Either I'm confused or the gc is

Fri Oct 23 19:14:34 UTC 2020

On 10/23/20 2:31 PM, donallen wrote:
> On Friday, 23 October 2020 at 15:49:49 UTC, Steven Schveighoffer wrote:
>> On 10/23/20 8:47 AM, donallen wrote:

>> This all looks ok. The only think I can possibly consider is that you 
>> are using bind_text a lot, to presumably bind sqlite prepared 
>> statements to D strings.
>>
>> This means it's *possible* that the prepared statements have pointers 
>> to the strings, but nothing else does (hard to work it out from just 
>> reading the code, I can't tell when things go out of scope easily, and 
>> your prepared statements clearly exist outside these functions). If a 
>> prepared statement is a C-malloc'd item, then it's not scanned by the 
>> GC. This means that what possibly might be happening is that you bind 
>> a D string to a text parameter, the D string goes out of scope, the GC 
>> collects it and allocates it elsewhere, and then sqlite tries to use 
>> it to send some requests.
>>
>> To test this theory, maybe try a version of the code that when calling 
>> bind_text, you append the string itself to a GC allocated array stored 
>> in a global. Might not prove anything, but if it's fixing the problem, 
>> maybe that's where the GC is collecting things that it shouldn't.
> 
> It's a good theory, but I don't think it explains this.
> 
> What you are hypothesizing is that there's an instance where the 
> lifetime of a D string that is used in a sqlite bind_text is shorter 
> than the lifetime of the sqlite binding. I don't think that's the case.
> 
> The calls to bind_text all immediately precede calls to run_dm_stmt, 
> one_row, etc. Those calls either run an insert or update, or in the case 
> of one_row, a select. When those
> calls return, the statement has been reset, which means, among other 
> things, that the
> bindings have been released, ending the binding's life.
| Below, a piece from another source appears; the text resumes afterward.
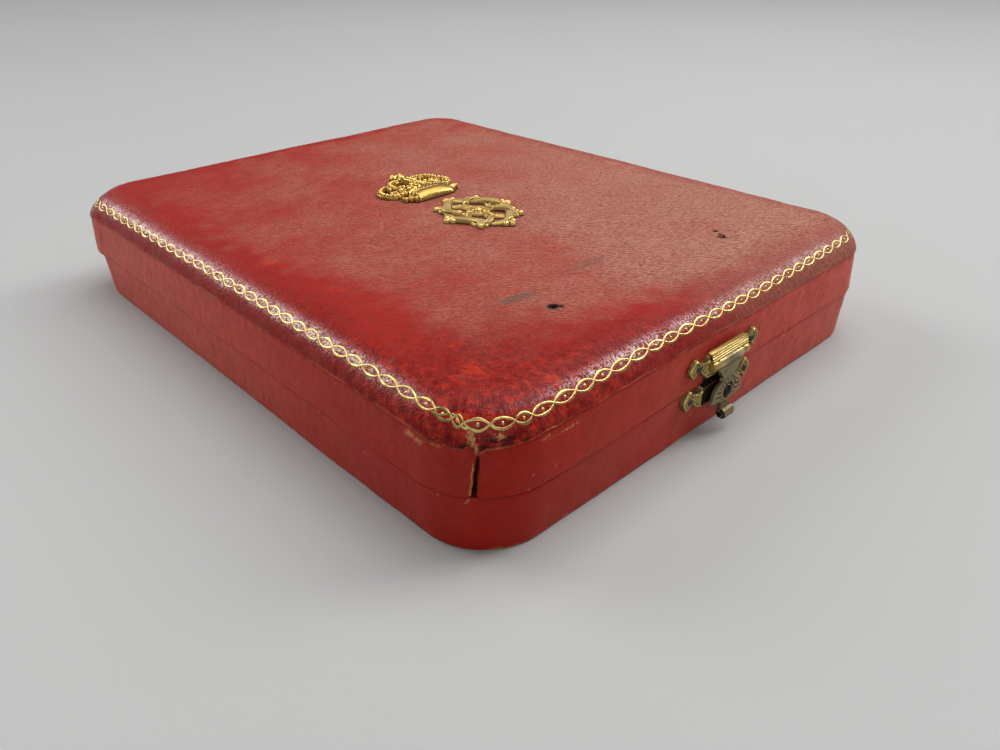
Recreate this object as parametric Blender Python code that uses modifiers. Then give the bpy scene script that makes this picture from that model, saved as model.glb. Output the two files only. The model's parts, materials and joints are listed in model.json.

OK, I didn't know how that worked.

> 
> The other case to look at is the use of next_row_available_p in a loop. 
> There, bindings are established before entering the loop, which 
> processes multiple rows coming back from a select. When 
> next_row_available_p runs out of rows, it calls the cleanup function, 
> usually reset_stmt (which just calls sqlite3_reset; I found that I could 
> not pass an extern (c) function to next_row_available_p, so used this 
> workaround; maybe there is a way to do this, but I just used this simple 
> expedient).

extern(C) function types are different than extern(D) function types. So 
it depends on what the parameter type is.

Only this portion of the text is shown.